WORK TO BE COMPLETED: Reproduce the entire listing word for word.
**** RECORDS FOR THE EXERCISE
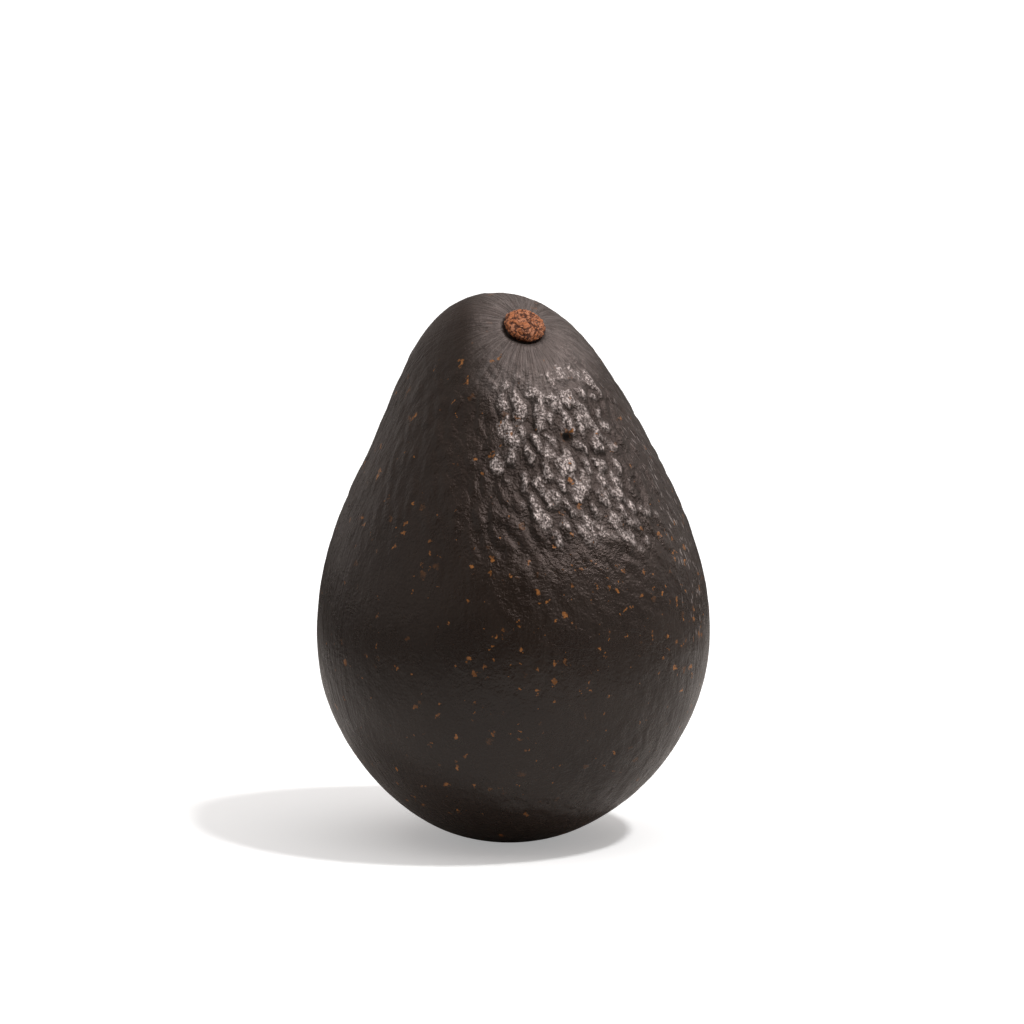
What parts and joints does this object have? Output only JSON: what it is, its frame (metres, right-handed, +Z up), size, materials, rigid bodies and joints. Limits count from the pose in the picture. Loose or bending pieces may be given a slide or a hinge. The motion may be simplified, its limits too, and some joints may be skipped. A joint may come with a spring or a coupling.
{
  "type": "avocado",
  "caption": "Whole ripe avocado with dark pebbled skin, standing upright on its blossom end, with the dry stem button still in its pit.",
  "frame": {"origin": "middle of the small flat spot on the blossom end, where the fruit rests", "axes": "+Z up the fruit's length to the stem end, -Y the side that the picture shows, with the stem button on it, +X to that side's right"},
  "size_m": [0.072, 0.0701, 0.0998],
  "materials": {
    "skin": "tough pebbled fruit skin, brown-black with a waxy satin sheen and small rusty flecks",
    "stem": "dry corky stalk end, orange-brown, cracked and matte"
  },
  "bodies": {
    "root": {"fruit": "skin", "stem_button": "stem"}
  },
  "joints": []
}
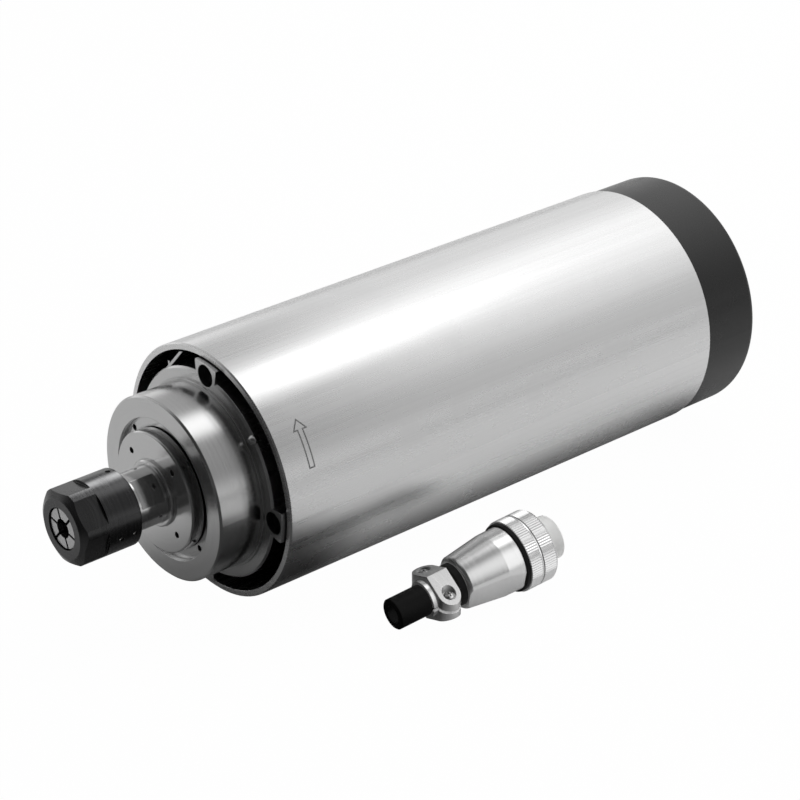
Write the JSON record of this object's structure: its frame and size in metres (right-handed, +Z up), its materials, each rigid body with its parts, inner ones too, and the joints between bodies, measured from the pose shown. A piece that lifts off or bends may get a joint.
********
FULL ANSWER:
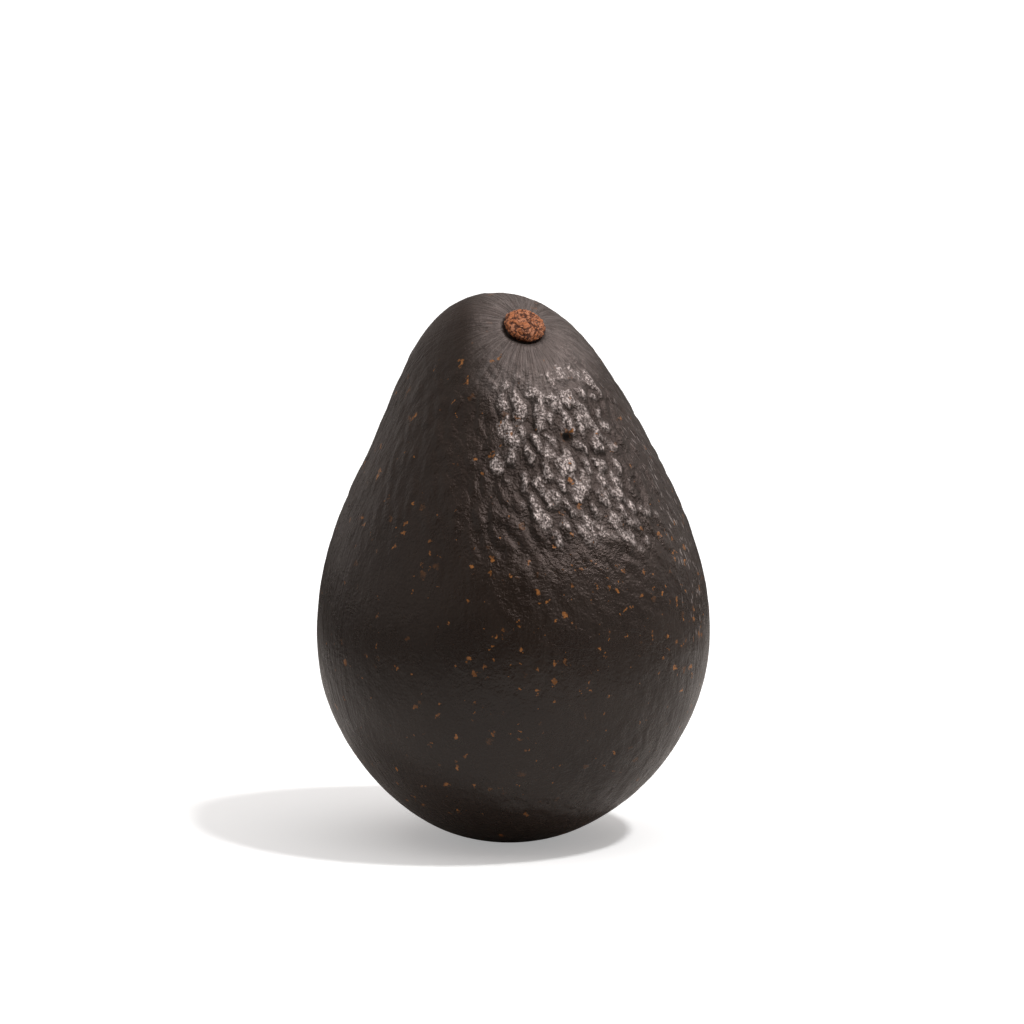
What parts and joints does this object have? Output only JSON: what it is, its frame (metres, right-handed, +Z up), size, materials, rigid bodies and joints. Limits count from the pose in the picture. Loose or bending pieces may be given a slide or a hinge. The motion may be simplified, its limits too, and some joints may be skipped. A joint may come with a spring or a coupling.
{
  "type": "avocado",
  "caption": "Whole ripe avocado with dark pebbled skin, standing upright on its blossom end, with the dry stem button still in its pit.",
  "frame": {"origin": "middle of the small flat spot on the blossom end, where the fruit rests", "axes": "+Z up the fruit's length to the stem end, -Y the side that the picture shows, with the stem button on it, +X to that side's right"},
  "size_m": [0.072, 0.0701, 0.0998],
  "materials": {
    "skin": "tough pebbled fruit skin, brown-black with a waxy satin sheen and small rusty flecks",
    "stem": "dry corky stalk end, orange-brown, cracked and matte"
  },
  "bodies": {
    "root": {"fruit": "skin", "stem_button": "stem"}
  },
  "joints": []
}
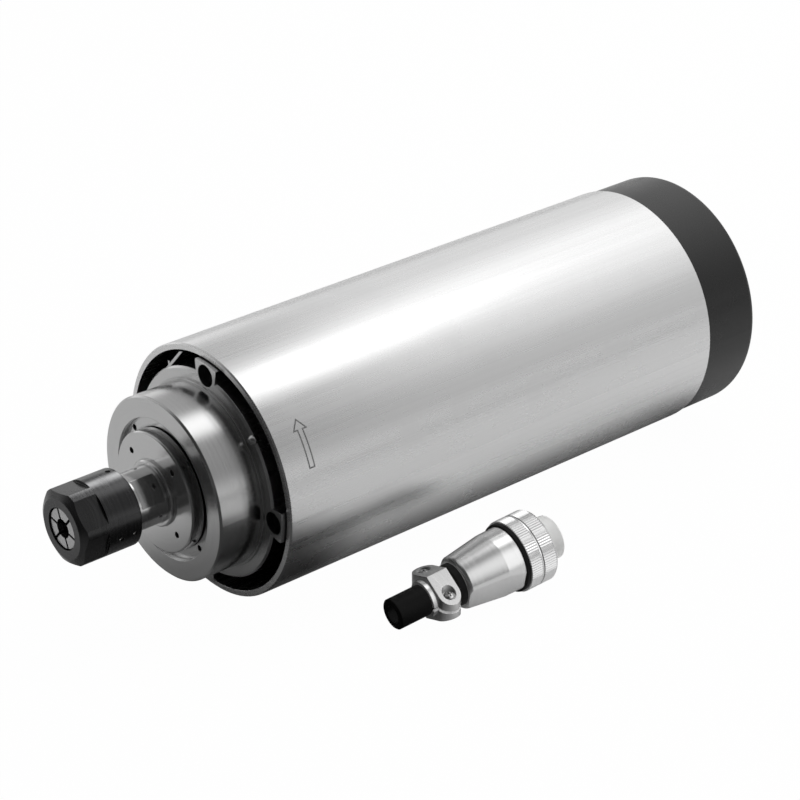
Write the JSON record of this object's structure: its frame and size in metres (right-handed, +Z up), its materials, each rigid body with its parts, inner ones too, and the joints between bodies, measured from the pose shown. A piece that lifts off or bends may get a joint.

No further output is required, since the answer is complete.